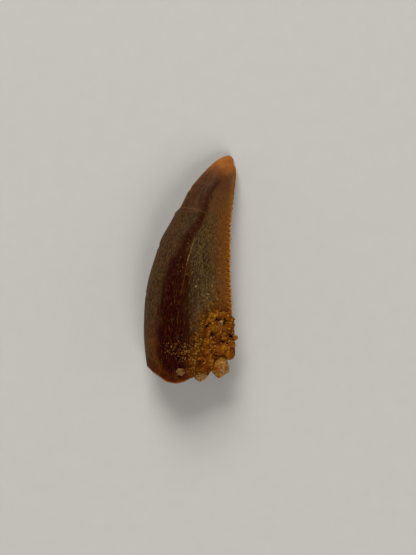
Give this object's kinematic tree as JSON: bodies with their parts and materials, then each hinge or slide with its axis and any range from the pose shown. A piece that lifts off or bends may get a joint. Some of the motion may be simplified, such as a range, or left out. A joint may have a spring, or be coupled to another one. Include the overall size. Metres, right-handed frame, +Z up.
{
  "type": "fossil abelisaurid tooth",
  "caption": "Shed, serrated fossil tooth of a meat-eating dinosaur lying on its side, with sandstone and quartz sand grains cemented over the lower back corner.",
  "frame": {"origin": "on the surface that the tooth lies on, under the middle of the whole", "axes": "+Y along the tooth towards its apex, +X towards its serrated back edge, +Z up out of the face that is looked at"},
  "size_m": [0.0084, 0.02, 0.0041],
  "materials": {
    "enamel": "semi-gloss fossil enamel, dark reddish brown with an amber apex and back edge",
    "sandstone": "matt, granular ochre sandstone",
    "quartz": "cloudy, slightly translucent quartz with iron stains"
  },
  "bodies": {
    "root": {"tooth_crown": "enamel", "sandstone_crust": "sandstone", "quartz_grain_large": "quartz", "quartz_grain_middle": "quartz", "quartz_grain_left": "quartz", "quartz_grain_edge": "quartz", "quartz_grain_upper": "quartz"}
  },
  "joints": []
}
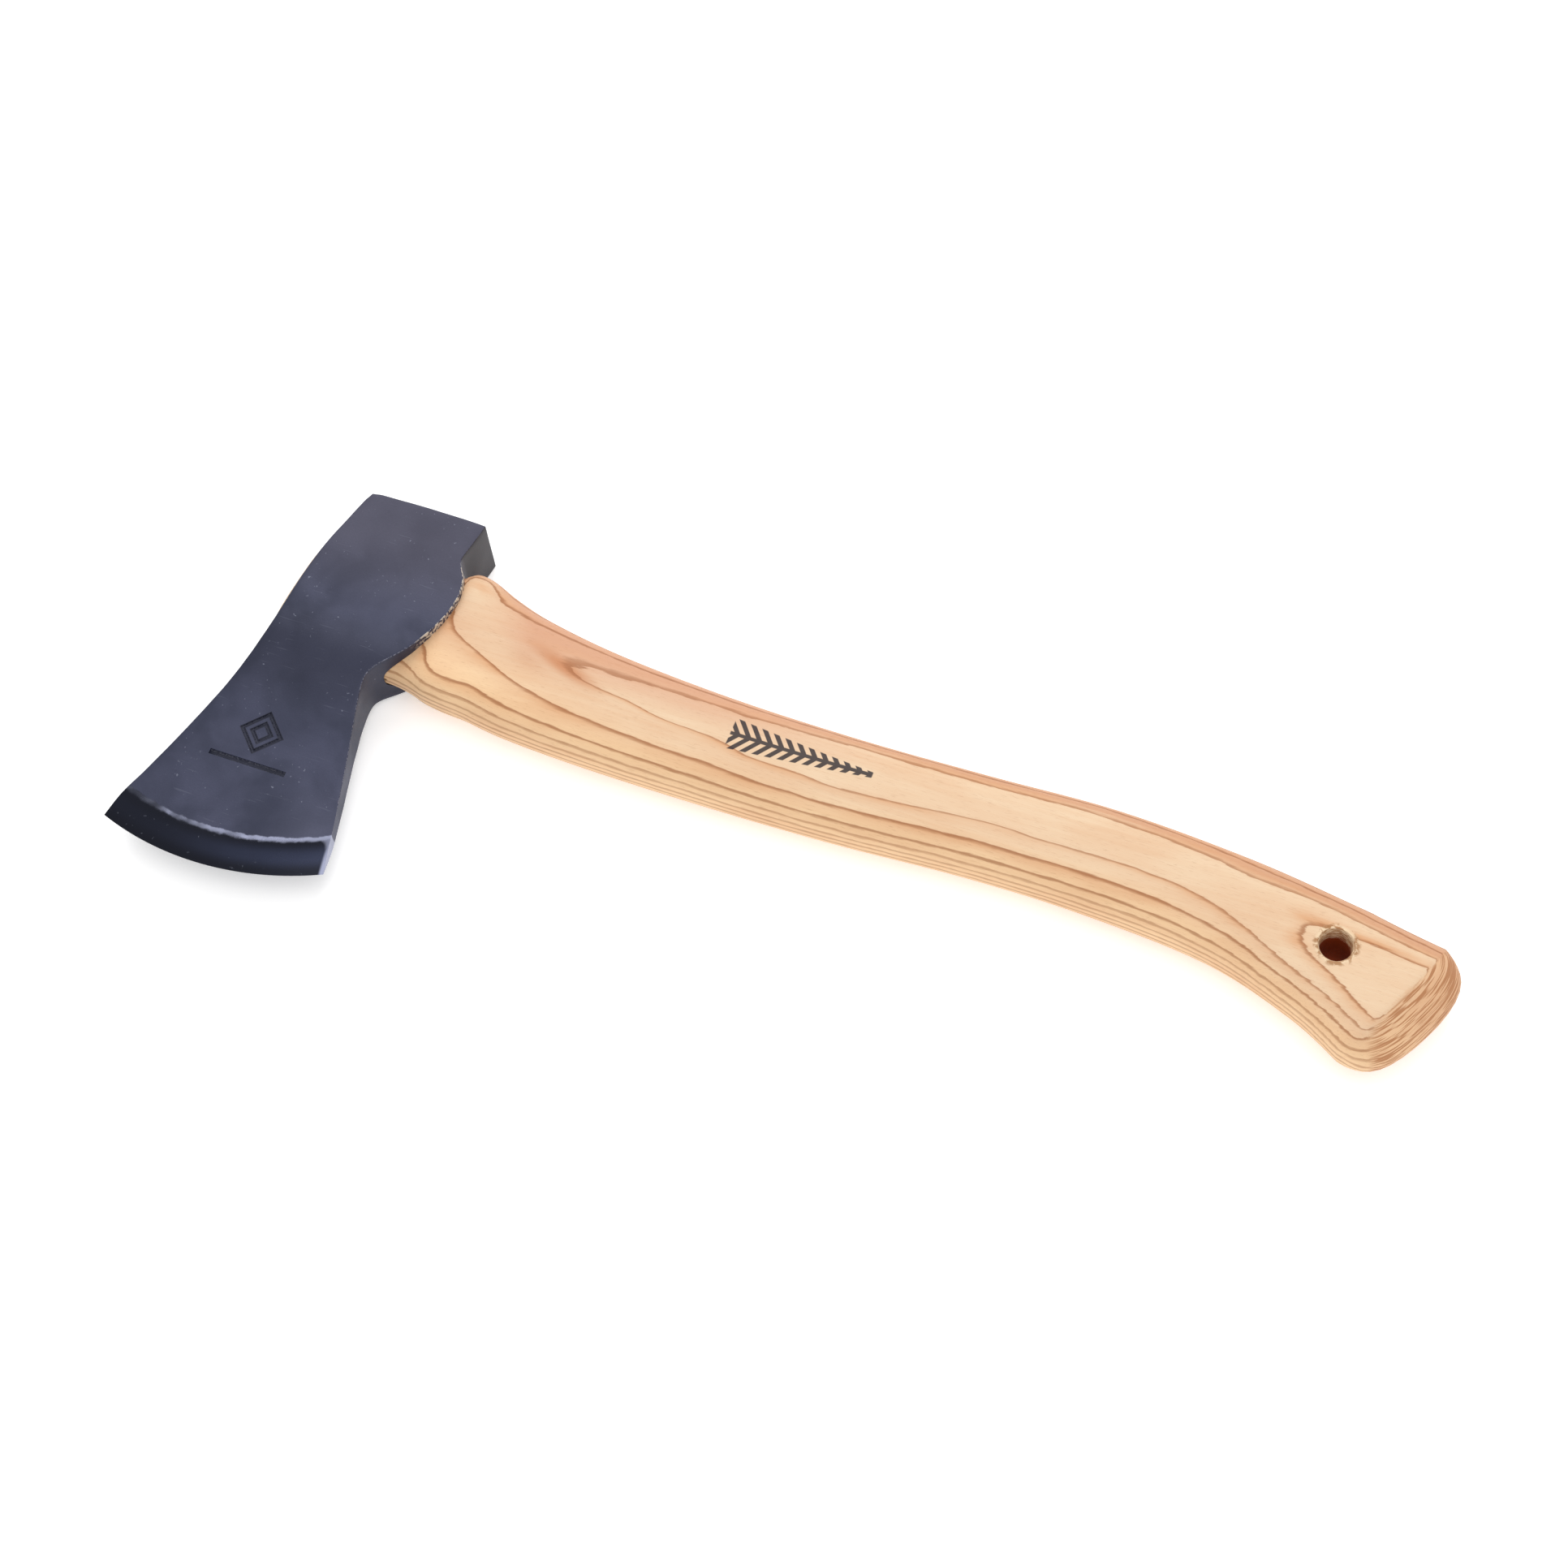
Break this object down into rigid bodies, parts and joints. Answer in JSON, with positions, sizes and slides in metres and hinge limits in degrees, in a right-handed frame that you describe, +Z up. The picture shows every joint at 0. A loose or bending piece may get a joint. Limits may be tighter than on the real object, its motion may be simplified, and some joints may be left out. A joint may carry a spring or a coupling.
{
  "type": "hatchet",
  "caption": "Hand hatchet lying on its side: forged steel head with a flared, ground blade and a square poll, wedged on a curved hardwood handle with a bored, flared knob.",
  "frame": {"origin": "centre of the bounding box in X and Y, on the surface it lies on", "axes": "+X along the handle from the head to the knob, +Y towards the poll with the cutting edge on the -Y side, +Z up through the thickness"},
  "size_m": [0.4044, 0.1352, 0.0235],
  "materials": {
    "forged_steel": "clear-lacquered dark blue-grey forging skin, with a polished ground edge",
    "handle_wood": "sanded and oiled pale hardwood",
    "wedge_wood": "sawn bare hardwood",
    "wedge_steel": "bright turned steel with hammer dents"
  },
  "bodies": {
    "root": {"axe_head": "forged_steel", "handle": "handle_wood", "wooden_wedge": "wedge_wood", "ring_wedge": "wedge_steel"}
  },
  "joints": []
}
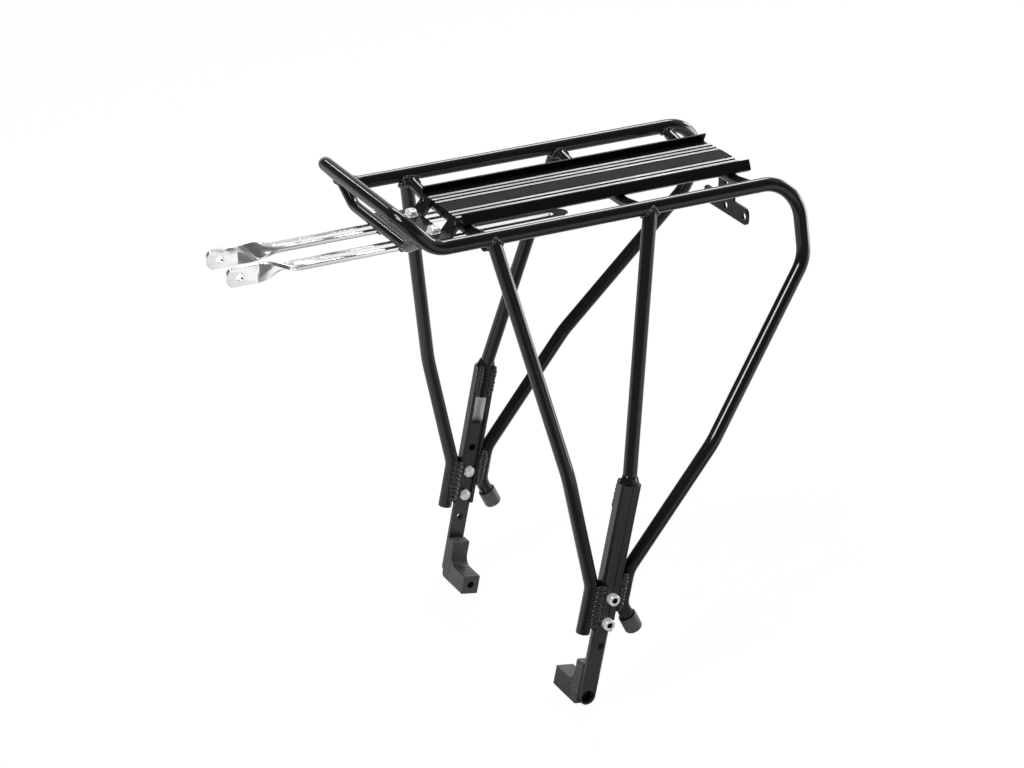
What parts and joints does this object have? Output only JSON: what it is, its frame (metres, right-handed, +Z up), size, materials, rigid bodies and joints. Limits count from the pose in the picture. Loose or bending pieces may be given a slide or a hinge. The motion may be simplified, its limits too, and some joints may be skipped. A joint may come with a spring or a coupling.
{
  "type": "bicycle rear carrier",
  "caption": "Bicycle rear luggage carrier with a ribbed deck, bent-tube frame, bowed telescopic legs and two sliding slotted stay arms.",
  "frame": {"origin": "midpoint between the two axle eyelets, on their common axis", "axes": "+X to the back of the bicycle, +Y to its right, +Z up"},
  "size_m": [0.4119, 0.239, 0.3793],
  "materials": {
    "gloss_black": "gloss black powder coat",
    "deck_black": "black anodised extrusion with bright rib crests",
    "satin_grey": "satin dark grey anodised",
    "polished_alloy": "polished",
    "zinc": "bright zinc plate",
    "cap_rubber": "satin black rubber"
  },
  "bodies": {
    "carrier": {"main_frame": "gloss_black", "front_leg_left": "gloss_black", "front_leg_right": "gloss_black", "middle_leg_left": "gloss_black", "middle_leg_right": "gloss_black", "cross_bar_front": "gloss_black", "cross_bar_middle": "gloss_black", "cross_bar_back": "gloss_black", "stay_bridge": "gloss_black", "clamp_bracket": "gloss_black", "bracket_rivets": "gloss_black", "leg_sleeve_left": "gloss_black", "leg_sleeve_right": "gloss_black", "leg_slider_left": "satin_grey", "leg_slider_right": "satin_grey", "foot_block_left": "satin_grey", "foot_block_right": "satin_grey", "leg_bolts": "zinc", "leg_nuts": "zinc", "deck_plate": "deck_black", "light_bracket": "gloss_black", "arm_guide": "gloss_black", "clamp_bolts": "zinc", "clamp_nuts": "zinc", "clamp_washers": "zinc", "end_cap_left": "cap_rubber", "end_cap_right": "cap_rubber"},
    "left_arm": {"stay_arm_left": "polished_alloy"},
    "right_arm": {"stay_arm_right": "polished_alloy"}
  },
  "joints": [
    {"name": "left_arm_slide", "type": "slide", "parent": "carrier", "child": "left_arm", "axis": [-1, 0, 0], "range_m": [-0.058, 0.087]},
    {"name": "right_arm_slide", "type": "slide", "parent": "carrier", "child": "right_arm", "axis": [-1, 0, 0], "range_m": [-0.058, 0.087]}
  ]
}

*****

- TASK BRIEF
All entries must be repeated verbatim.

- FULL RESPONSE
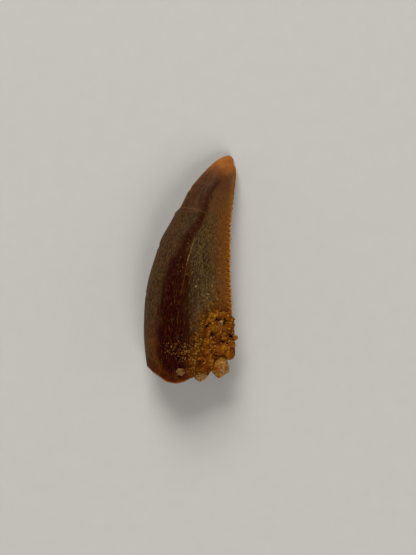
Give this object's kinematic tree as JSON: bodies with their parts and materials, then each hinge or slide with its axis and any range from the pose shown. A piece that lifts off or bends may get a joint. Some of the motion may be simplified, such as a range, or left out. A joint may have a spring, or be coupled to another one. Include the overall size. Metres, right-handed frame, +Z up.
{
  "type": "fossil abelisaurid tooth",
  "caption": "Shed, serrated fossil tooth of a meat-eating dinosaur lying on its side, with sandstone and quartz sand grains cemented over the lower back corner.",
  "frame": {"origin": "on the surface that the tooth lies on, under the middle of the whole", "axes": "+Y along the tooth towards its apex, +X towards its serrated back edge, +Z up out of the face that is looked at"},
  "size_m": [0.0084, 0.02, 0.0041],
  "materials": {
    "enamel": "semi-gloss fossil enamel, dark reddish brown with an amber apex and back edge",
    "sandstone": "matt, granular ochre sandstone",
    "quartz": "cloudy, slightly translucent quartz with iron stains"
  },
  "bodies": {
    "root": {"tooth_crown": "enamel", "sandstone_crust": "sandstone", "quartz_grain_large": "quartz", "quartz_grain_middle": "quartz", "quartz_grain_left": "quartz", "quartz_grain_edge": "quartz", "quartz_grain_upper": "quartz"}
  },
  "joints": []
}
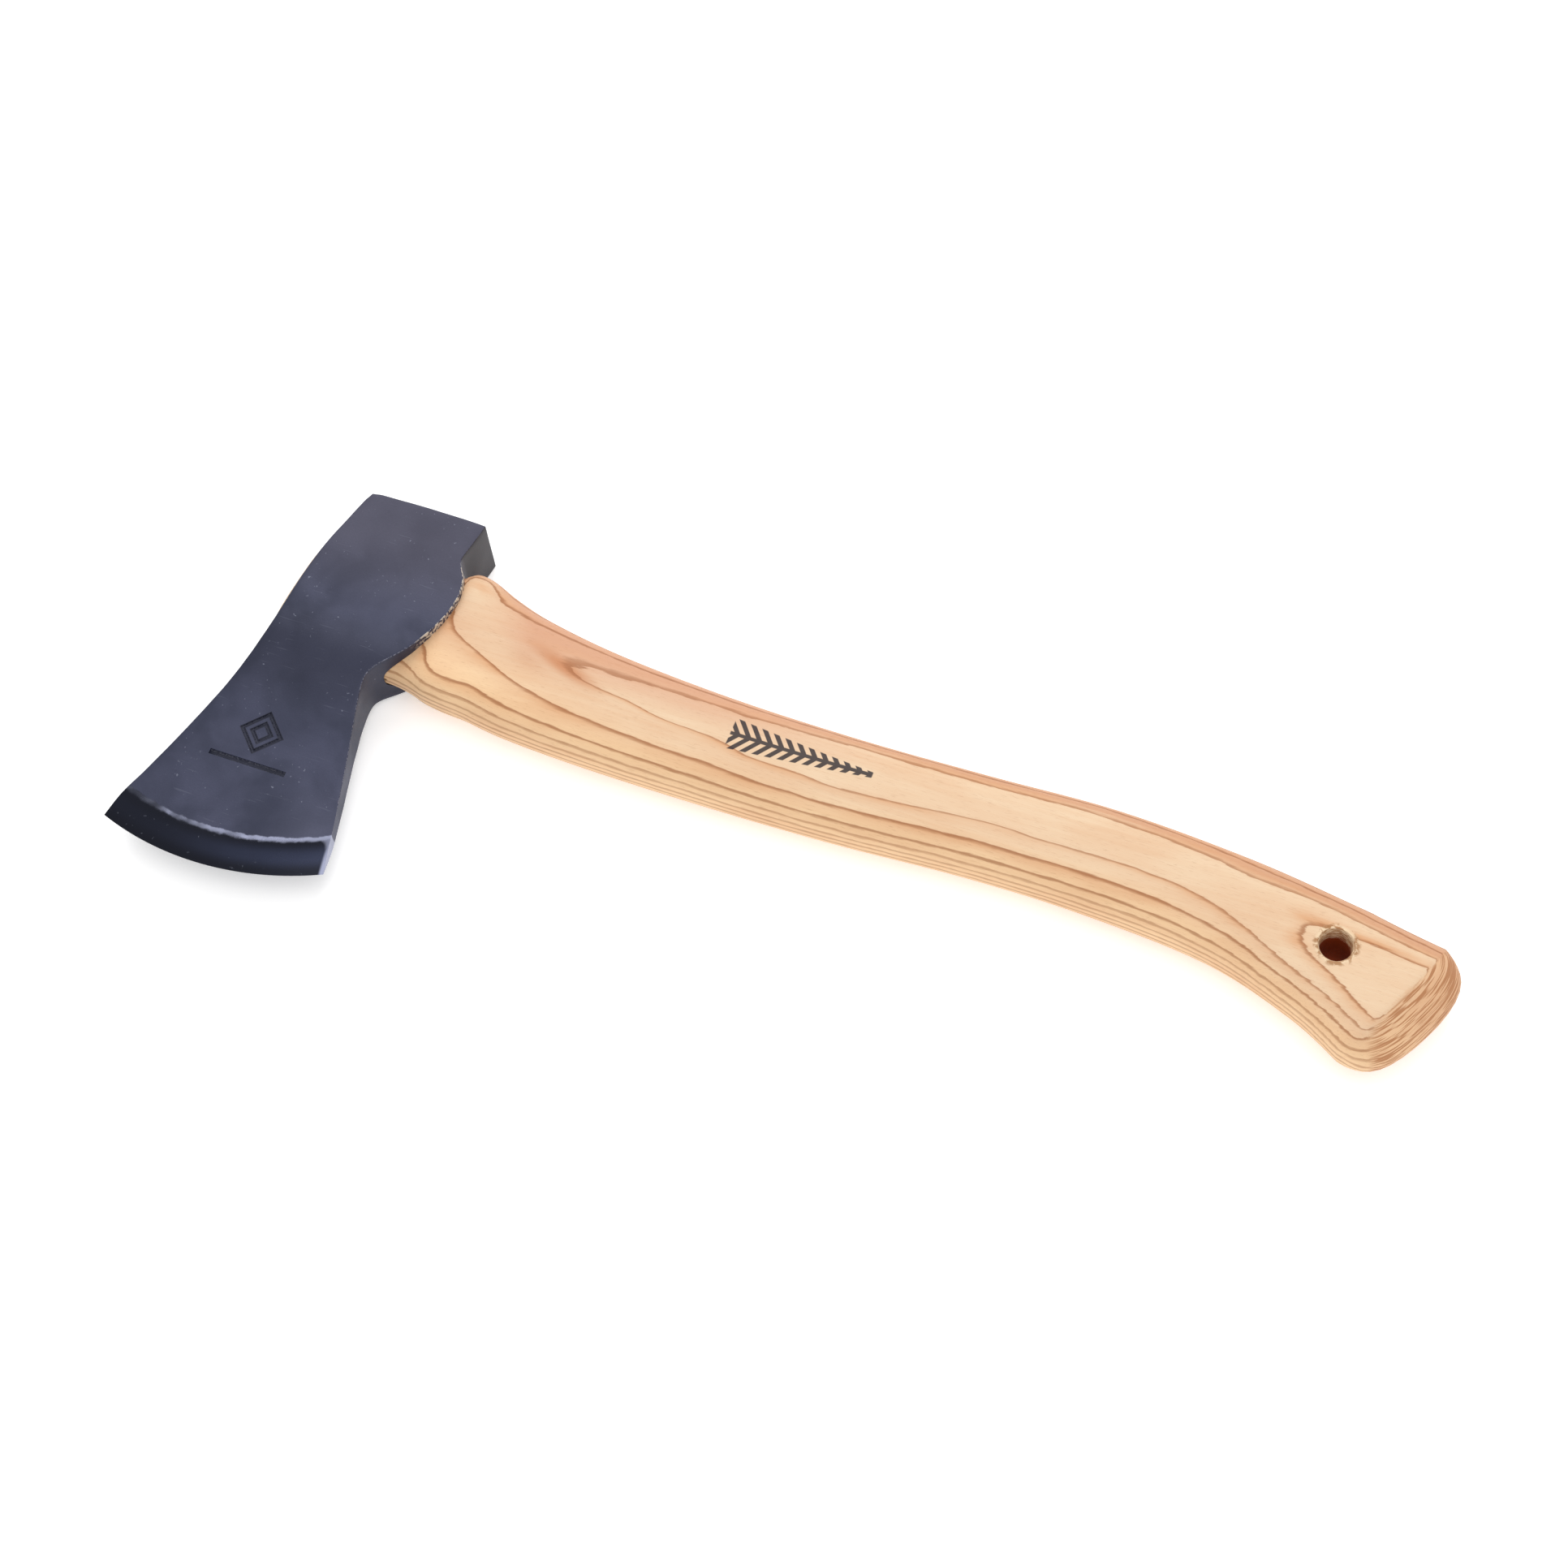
Break this object down into rigid bodies, parts and joints. Answer in JSON, with positions, sizes and slides in metres and hinge limits in degrees, in a right-handed frame that you describe, +Z up. The picture shows every joint at 0. A loose or bending piece may get a joint. Limits may be tighter than on the real object, its motion may be simplified, and some joints may be left out. A joint may carry a spring or a coupling.
{
  "type": "hatchet",
  "caption": "Hand hatchet lying on its side: forged steel head with a flared, ground blade and a square poll, wedged on a curved hardwood handle with a bored, flared knob.",
  "frame": {"origin": "centre of the bounding box in X and Y, on the surface it lies on", "axes": "+X along the handle from the head to the knob, +Y towards the poll with the cutting edge on the -Y side, +Z up through the thickness"},
  "size_m": [0.4044, 0.1352, 0.0235],
  "materials": {
    "forged_steel": "clear-lacquered dark blue-grey forging skin, with a polished ground edge",
    "handle_wood": "sanded and oiled pale hardwood",
    "wedge_wood": "sawn bare hardwood",
    "wedge_steel": "bright turned steel with hammer dents"
  },
  "bodies": {
    "root": {"axe_head": "forged_steel", "handle": "handle_wood", "wooden_wedge": "wedge_wood", "ring_wedge": "wedge_steel"}
  },
  "joints": []
}
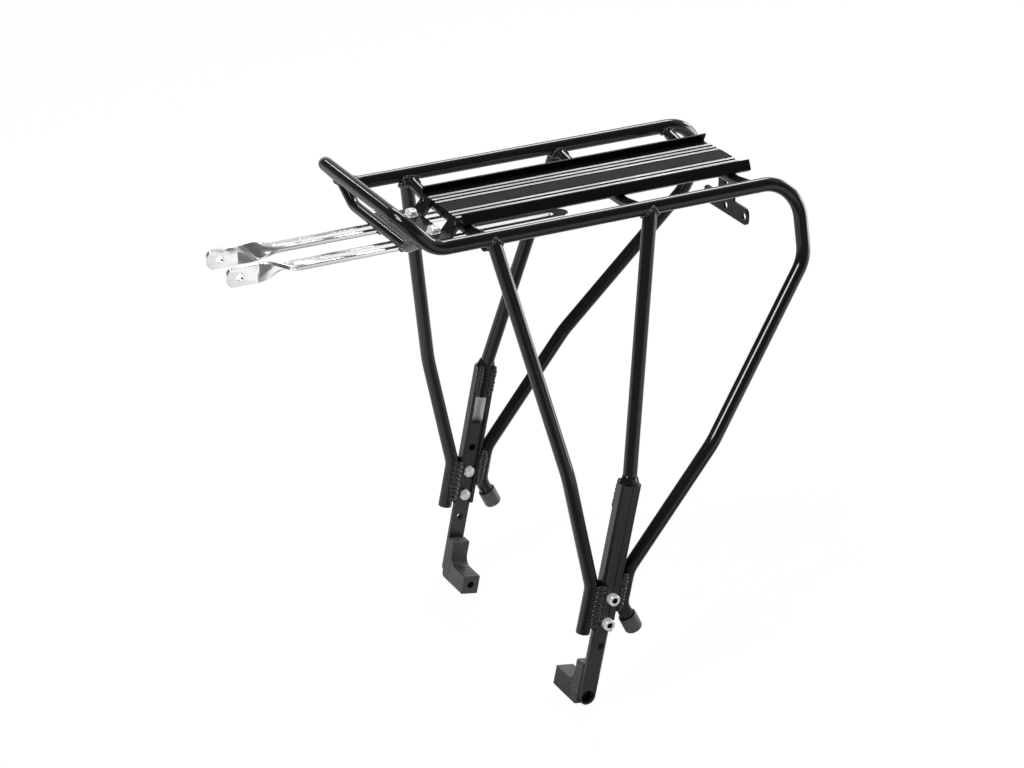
What parts and joints does this object have? Output only JSON: what it is, its frame (metres, right-handed, +Z up), size, materials, rigid bodies and joints. Limits count from the pose in the picture. Loose or bending pieces may be given a slide or a hinge. The motion may be simplified, its limits too, and some joints may be skipped. A joint may come with a spring or a coupling.
{
  "type": "bicycle rear carrier",
  "caption": "Bicycle rear luggage carrier with a ribbed deck, bent-tube frame, bowed telescopic legs and two sliding slotted stay arms.",
  "frame": {"origin": "midpoint between the two axle eyelets, on their common axis", "axes": "+X to the back of the bicycle, +Y to its right, +Z up"},
  "size_m": [0.4119, 0.239, 0.3793],
  "materials": {
    "gloss_black": "gloss black powder coat",
    "deck_black": "black anodised extrusion with bright rib crests",
    "satin_grey": "satin dark grey anodised",
    "polished_alloy": "polished",
    "zinc": "bright zinc plate",
    "cap_rubber": "satin black rubber"
  },
  "bodies": {
    "carrier": {"main_frame": "gloss_black", "front_leg_left": "gloss_black", "front_leg_right": "gloss_black", "middle_leg_left": "gloss_black", "middle_leg_right": "gloss_black", "cross_bar_front": "gloss_black", "cross_bar_middle": "gloss_black", "cross_bar_back": "gloss_black", "stay_bridge": "gloss_black", "clamp_bracket": "gloss_black", "bracket_rivets": "gloss_black", "leg_sleeve_left": "gloss_black", "leg_sleeve_right": "gloss_black", "leg_slider_left": "satin_grey", "leg_slider_right": "satin_grey", "foot_block_left": "satin_grey", "foot_block_right": "satin_grey", "leg_bolts": "zinc", "leg_nuts": "zinc", "deck_plate": "deck_black", "light_bracket": "gloss_black", "arm_guide": "gloss_black", "clamp_bolts": "zinc", "clamp_nuts": "zinc", "clamp_washers": "zinc", "end_cap_left": "cap_rubber", "end_cap_right": "cap_rubber"},
    "left_arm": {"stay_arm_left": "polished_alloy"},
    "right_arm": {"stay_arm_right": "polished_alloy"}
  },
  "joints": [
    {"name": "left_arm_slide", "type": "slide", "parent": "carrier", "child": "left_arm", "axis": [-1, 0, 0], "range_m": [-0.058, 0.087]},
    {"name": "right_arm_slide", "type": "slide", "parent": "carrier", "child": "right_arm", "axis": [-1, 0, 0], "range_m": [-0.058, 0.087]}
  ]
}